Indeed, this is the strong implication of McGreevy’s conclusion. Dunne and O’Sullivan were not uncontrollable rogues. They had never been in court before, and they ‘understood the importance of the chain of command and of military discipline’. There is no evidence that they were ever involved in maverick IRA operations. They followed orders just as they did in the Great War. And the command to assassinate Wilson came from a logic of political violence that was part of the republican campaign. Neither was Wilson’s worldview built on hatred. His imperialist view of Irish nationalists and other ‘colonials’ was a core strand of British politics at the time. Hatred had little to do with his shooting; politics, however, had everything to do with it.
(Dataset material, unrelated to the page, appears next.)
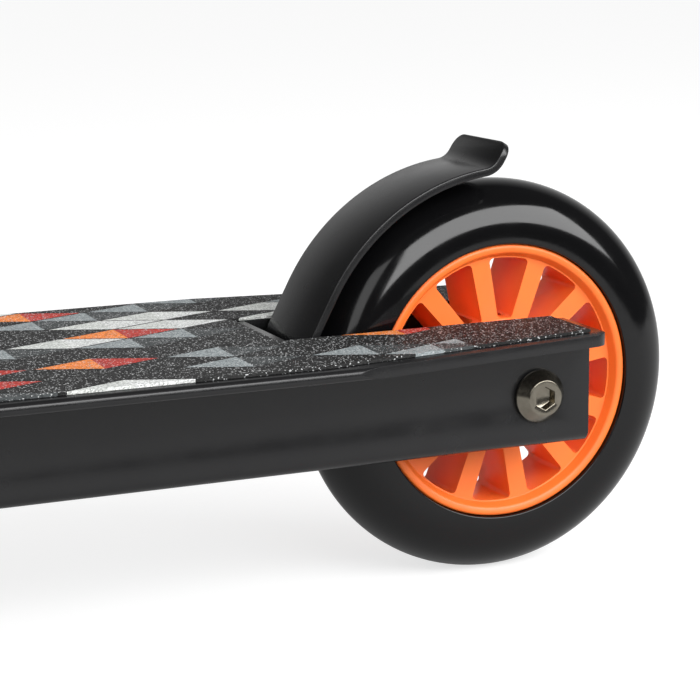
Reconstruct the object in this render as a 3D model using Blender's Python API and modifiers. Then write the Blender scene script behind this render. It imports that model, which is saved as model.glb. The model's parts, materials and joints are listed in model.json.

A hundred years after Wilson’s death, it is politics that drives the DUP’s reclamation of his memory. So far as Ian Paisley is concerned, Wilson was ‘murdered by the enemies of Northern Ireland’. He was ‘a legend, a gallant soldier and a committed parliamentarian’: words that might incite different opinions depending on what one makes of Wilson’s imperial sentiments or his views of Irish nationalists. The current leader of the Ulster Unionist Party, Doug Beattie, claims that Wilson ‘died for Ulster’s liberty. There can surely be no more fitting epitaph than that.’ In fact the question of what Wilson died for – or for that matter what Dunne and O’Sullivan died for – has no easy answer. But the assassination of Wilson did influence events in such a way as to shape the politics of Britain and Ireland, something we are still grappling with today.